Return the listing word for word, as given.

* begin Data extract *

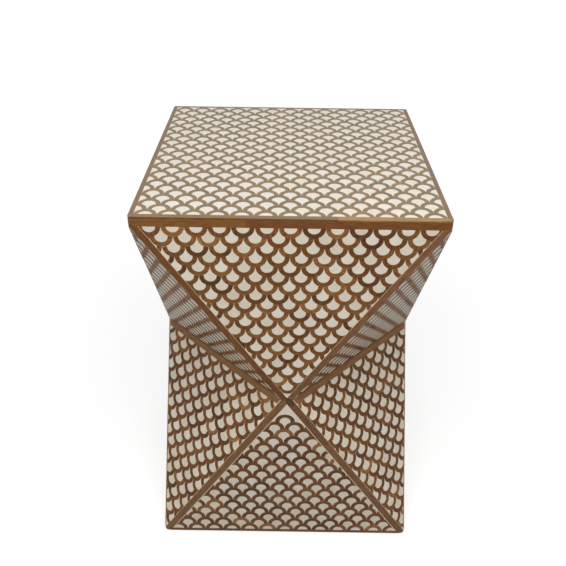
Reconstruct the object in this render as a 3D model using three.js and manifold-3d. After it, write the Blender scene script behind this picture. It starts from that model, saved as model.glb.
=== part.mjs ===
// A Moorish stool with the outline of an hourglass: a tall square box whose four corners are
// cut back to a valley at mid height. Boards make the carcass, and a skin of bone fields and
// wooden strips covers it. Millimetres, +Z up, with the origin on the floor under the middle.
import * as THREE from "three";
import { ConvexGeometry } from "three/addons/geometries/ConvexGeometry.js";
import { mergeVertices } from "three/addons/utils/BufferGeometryUtils.js";
import Module from "manifold-3d";

const wasm = await Module();
wasm.setup();

// Outer form
const stool_width = 300;
const stool_height = 450;
const neck_width = 10.6;
const neck_height = 224.8;

// Plain upright rims above and below the cut corners
const top_rim_height = 8;
const base_rim_height = 3;

// Carcass boards and the battens inside the waist
const panel_thickness = 9;
const top_board_thickness = 12;
const base_board_thickness = 12;
const batten_height = 36;
const batten_depth = 18;

// Skin of inlay. Each strip width is measured across the strip, in its own face.
const inlay_thickness = 2;
const top_edging_width = 5;
const rail_strip_width = 8;
const base_strip_width = 5;
const upper_diagonal_strip_width = 6.2;
const lower_diagonal_strip_width = 7.2;
const waist_strip_width = 7;

// Felt pads, let into the underside
const pad_diameter = 24;
const pad_thickness = 2.5;
const pad_proud = 1;
const pad_edge_margin = 20;
const pad_sides = 32;

// Glue line between neighbours, overrun of the cutters, and the rounding allowed for a corner
const glue_gap = 0.3;
const cutter_overrun = 5;
const corner_tolerance = 0.000001;

// Derived levels and distances
const half_width = stool_width / 2;
const half_neck = neck_width / 2;
const base_z = pad_proud;
const top_z = stool_height;
const waist_z = neck_height;
const upper_apex_z = top_z - top_rim_height;
const lower_apex_z = base_z + base_rim_height;
const skin_underside_z = top_z - inlay_thickness;
const board_depth = inlay_thickness + glue_gap;
const panel_inner_depth = board_depth + panel_thickness;
const top_board_top_z = skin_underside_z - glue_gap;
const top_board_underside_z = top_board_top_z - top_board_thickness;
const base_board_top_z = base_z + base_board_thickness;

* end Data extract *

Exercise solution =
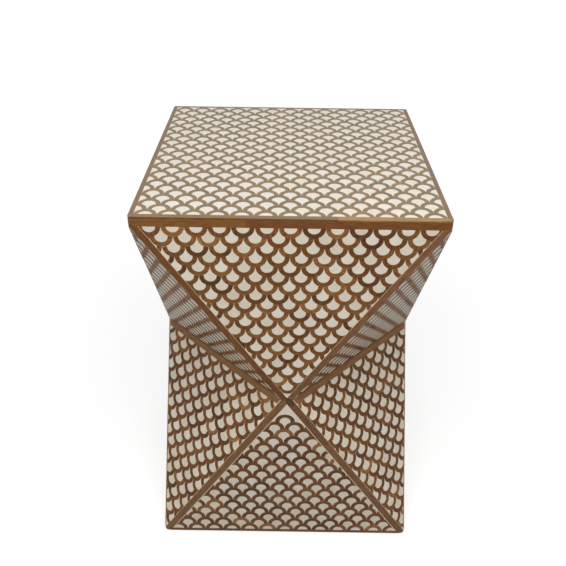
Reconstruct the object in this render as a 3D model using three.js and manifold-3d. After it, write the Blender scene script behind this picture. It starts from that model, saved as model.glb.
=== part.mjs ===
// A Moorish stool with the outline of an hourglass: a tall square box whose four corners are
// cut back to a valley at mid height. Boards make the carcass, and a skin of bone fields and
// wooden strips covers it. Millimetres, +Z up, with the origin on the floor under the middle.
import * as THREE from "three";
import { ConvexGeometry } from "three/addons/geometries/ConvexGeometry.js";
import { mergeVertices } from "three/addons/utils/BufferGeometryUtils.js";
import Module from "manifold-3d";

const wasm = await Module();
wasm.setup();

// Outer form
const stool_width = 300;
const stool_height = 450;
const neck_width = 10.6;
const neck_height = 224.8;

// Plain upright rims above and below the cut corners
const top_rim_height = 8;
const base_rim_height = 3;

// Carcass boards and the battens inside the waist
const panel_thickness = 9;
const top_board_thickness = 12;
const base_board_thickness = 12;
const batten_height = 36;
const batten_depth = 18;

// Skin of inlay. Each strip width is measured across the strip, in its own face.
const inlay_thickness = 2;
const top_edging_width = 5;
const rail_strip_width = 8;
const base_strip_width = 5;
const upper_diagonal_strip_width = 6.2;
const lower_diagonal_strip_width = 7.2;
const waist_strip_width = 7;

// Felt pads, let into the underside
const pad_diameter = 24;
const pad_thickness = 2.5;
const pad_proud = 1;
const pad_edge_margin = 20;
const pad_sides = 32;

// Glue line between neighbours, overrun of the cutters, and the rounding allowed for a corner
const glue_gap = 0.3;
const cutter_overrun = 5;
const corner_tolerance = 0.000001;

// Derived levels and distances
const half_width = stool_width / 2;
const half_neck = neck_width / 2;
const base_z = pad_proud;
const top_z = stool_height;
const waist_z = neck_height;
const upper_apex_z = top_z - top_rim_height;
const lower_apex_z = base_z + base_rim_height;
const skin_underside_z = top_z - inlay_thickness;
const board_depth = inlay_thickness + glue_gap;
const panel_inner_depth = board_depth + panel_thickness;
const top_board_top_z = skin_underside_z - glue_gap;
const top_board_underside_z = top_board_top_z - top_board_thickness;
const base_board_top_z = base_z + base_board_thickness;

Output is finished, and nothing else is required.